| Written exercise |
Will you print the material below without altering a single character?

| Source data |
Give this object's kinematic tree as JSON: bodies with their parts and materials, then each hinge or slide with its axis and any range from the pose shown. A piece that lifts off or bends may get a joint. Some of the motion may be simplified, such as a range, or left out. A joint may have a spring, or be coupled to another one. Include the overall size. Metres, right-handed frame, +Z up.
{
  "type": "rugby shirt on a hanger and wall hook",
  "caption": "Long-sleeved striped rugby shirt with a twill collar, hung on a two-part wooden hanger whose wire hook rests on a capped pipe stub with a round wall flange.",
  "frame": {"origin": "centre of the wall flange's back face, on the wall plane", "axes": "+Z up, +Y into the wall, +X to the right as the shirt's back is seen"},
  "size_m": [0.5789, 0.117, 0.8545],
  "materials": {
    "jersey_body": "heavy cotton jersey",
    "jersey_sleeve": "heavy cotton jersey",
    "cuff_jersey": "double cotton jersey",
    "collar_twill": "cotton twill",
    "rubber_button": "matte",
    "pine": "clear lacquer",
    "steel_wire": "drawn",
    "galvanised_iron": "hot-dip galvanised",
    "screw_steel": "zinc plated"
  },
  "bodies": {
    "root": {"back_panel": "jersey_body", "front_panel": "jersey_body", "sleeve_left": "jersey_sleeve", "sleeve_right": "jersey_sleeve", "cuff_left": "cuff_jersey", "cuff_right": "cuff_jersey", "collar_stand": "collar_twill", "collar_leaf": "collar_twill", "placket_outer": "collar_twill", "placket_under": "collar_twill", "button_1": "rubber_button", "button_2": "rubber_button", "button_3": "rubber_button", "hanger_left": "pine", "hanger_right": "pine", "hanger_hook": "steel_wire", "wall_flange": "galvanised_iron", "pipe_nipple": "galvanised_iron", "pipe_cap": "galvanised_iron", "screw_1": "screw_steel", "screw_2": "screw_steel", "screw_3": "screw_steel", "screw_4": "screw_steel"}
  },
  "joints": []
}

| Final result |
Give this object's kinematic tree as JSON: bodies with their parts and materials, then each hinge or slide with its axis and any range from the pose shown. A piece that lifts off or bends may get a joint. Some of the motion may be simplified, such as a range, or left out. A joint may have a spring, or be coupled to another one. Include the overall size. Metres, right-handed frame, +Z up.
{
  "type": "rugby shirt on a hanger and wall hook",
  "caption": "Long-sleeved striped rugby shirt with a twill collar, hung on a two-part wooden hanger whose wire hook rests on a capped pipe stub with a round wall flange.",
  "frame": {"origin": "centre of the wall flange's back face, on the wall plane", "axes": "+Z up, +Y into the wall, +X to the right as the shirt's back is seen"},
  "size_m": [0.5789, 0.117, 0.8545],
  "materials": {
    "jersey_body": "heavy cotton jersey",
    "jersey_sleeve": "heavy cotton jersey",
    "cuff_jersey": "double cotton jersey",
    "collar_twill": "cotton twill",
    "rubber_button": "matte",
    "pine": "clear lacquer",
    "steel_wire": "drawn",
    "galvanised_iron": "hot-dip galvanised",
    "screw_steel": "zinc plated"
  },
  "bodies": {
    "root": {"back_panel": "jersey_body", "front_panel": "jersey_body", "sleeve_left": "jersey_sleeve", "sleeve_right": "jersey_sleeve", "cuff_left": "cuff_jersey", "cuff_right": "cuff_jersey", "collar_stand": "collar_twill", "collar_leaf": "collar_twill", "placket_outer": "collar_twill", "placket_under": "collar_twill", "button_1": "rubber_button", "button_2": "rubber_button", "button_3": "rubber_button", "hanger_left": "pine", "hanger_right": "pine", "hanger_hook": "steel_wire", "wall_flange": "galvanised_iron", "pipe_nipple": "galvanised_iron", "pipe_cap": "galvanised_iron", "screw_1": "screw_steel", "screw_2": "screw_steel", "screw_3": "screw_steel", "screw_4": "screw_steel"}
  },
  "joints": []
}